Por fin, después de una carrera política de más de 25 años, Hillary Clinton logra la designación como candidata del Partido Demócrata a la presidencia de Estados Unidos. Si Obama rompió en 2009 el tabú racial convirtiéndose en el primer presidente afroamericano, Hillary tiene ante sí otro techo que romper: el de ser la primera mujer en llegar a la Casa Blanca.
Su candidatura marca otro hito relevante para la democracia estadounidense, que concedió el voto a las mujeres en 1920 después de una serie de duras batallas políticas y judiciales impulsadas a partir de 1869 por el movimiento sufragista, pero que hasta ahora no había logrado que ninguna de las candidatas que se habían presentado a las primaras lograra la designación.
Paradójicamente, pese a los perfiles esperanzadores de Obama y Hillary, y pese a la longevidad de la democracia de Estados Unidos, los problemas raciales y las desigualdades siguen muy presentes en la política del país y serán, de hecho, un elemento central de la campaña. Primero porque el Partido Republicano ha designado a un candidato abiertamente xenófobo, racista y misógino. Segundo, porque la desigualdad es, además de las relaciones raciales, el principal problema que enfrenta la nación y el que —como han puesto de relieve, desde énfasis y planteamientos radicalmente distintos, las campañas de Bernie Sanders y Donald Trump— más preocupa a los estadounidenses.

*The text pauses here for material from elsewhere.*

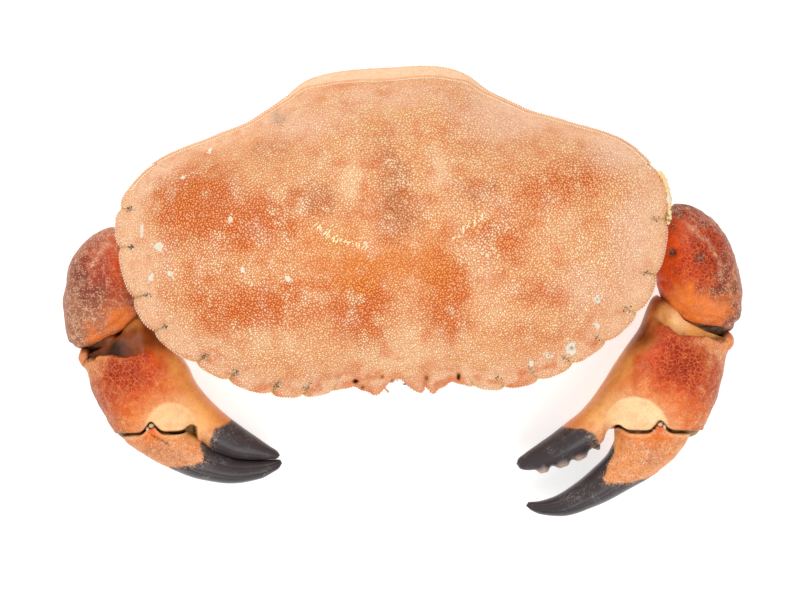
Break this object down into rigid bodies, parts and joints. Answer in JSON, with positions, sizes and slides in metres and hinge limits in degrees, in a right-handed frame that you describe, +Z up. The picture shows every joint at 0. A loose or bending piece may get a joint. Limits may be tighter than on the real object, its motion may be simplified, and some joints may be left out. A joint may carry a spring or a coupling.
{
  "type": "cooked crab",
  "caption": "Whole cooked edible crab lying belly down, domed shell with a pie-crust edge, black-tipped claws folded in front, one shut and one open.",
  "frame": {"origin": "on the flat underside of the tail flap, under the middle of the shell", "axes": "+X across the shell towards the open claw, +Y towards the crab's back edge, +Z up through the domed shell; the face and claws are towards -Y"},
  "size_m": [0.2048, 0.1367, 0.057],
  "materials": {
    "shell": "satin boiled shell, orange-brown blotches on peach pink under a close grain of pale granules",
    "claw": "satin to glossy boiled shell, brick red to orange with a fine cream network, cream by the hinge",
    "finger": "glossy, orange at the hinge and slate black to the tip, scuffed grey",
    "belly": "satin cream to tan shell",
    "leg": "satin boiled shell, brownish orange with pale joints",
    "eye": "glossy black on a pale stalk"
  },
  "bodies": {
    "root": {"shell": "shell", "breast": "belly", "tail_flap": "belly", "mouth_plate_left": "belly", "mouth_plate_right": "belly", "eye_left": "eye", "eye_right": "eye", "claw_arm_left": "claw", "claw_wrist_left": "claw", "claw_palm_left": "claw", "claw_finger_left": "finger", "claw_arm_right": "claw", "claw_wrist_right": "claw", "claw_palm_right": "claw", "claw_finger_right": "finger", "leg_1_upper_left": "leg", "leg_1_shin_left": "leg", "leg_1_toe_left": "leg", "leg_2_upper_left": "leg", "leg_2_shin_left": "leg", "leg_2_toe_left": "leg", "leg_3_upper_left": "leg", "leg_3_shin_left": "leg", "leg_3_toe_left": "leg", "leg_4_upper_left": "leg", "leg_4_shin_left": "leg", "leg_4_toe_left": "leg", "leg_1_upper_right": "leg", "leg_1_shin_right": "leg", "leg_1_toe_right": "leg", "leg_2_upper_right": "leg", "leg_2_shin_right": "leg", "leg_2_toe_right": "leg", "leg_3_upper_right": "leg", "leg_3_shin_right": "leg", "leg_3_toe_right": "leg", "leg_4_upper_right": "leg", "leg_4_shin_right": "leg", "leg_4_toe_right": "leg"}
  },
  "joints": []
}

El reto al que Hillary Clinton se enfrenta ha sido expuesto por Obama con su habitual elegancia e inspiración. Se trata de unir a los estadounidenses bajo aquellos valores que mejor representan el sueño americano: la promesa de una igualdad real ante la ley y, también, de que todos puedan acceder y compartir la prosperidad. Solo cabe desearle suerte. Por el bien de todos.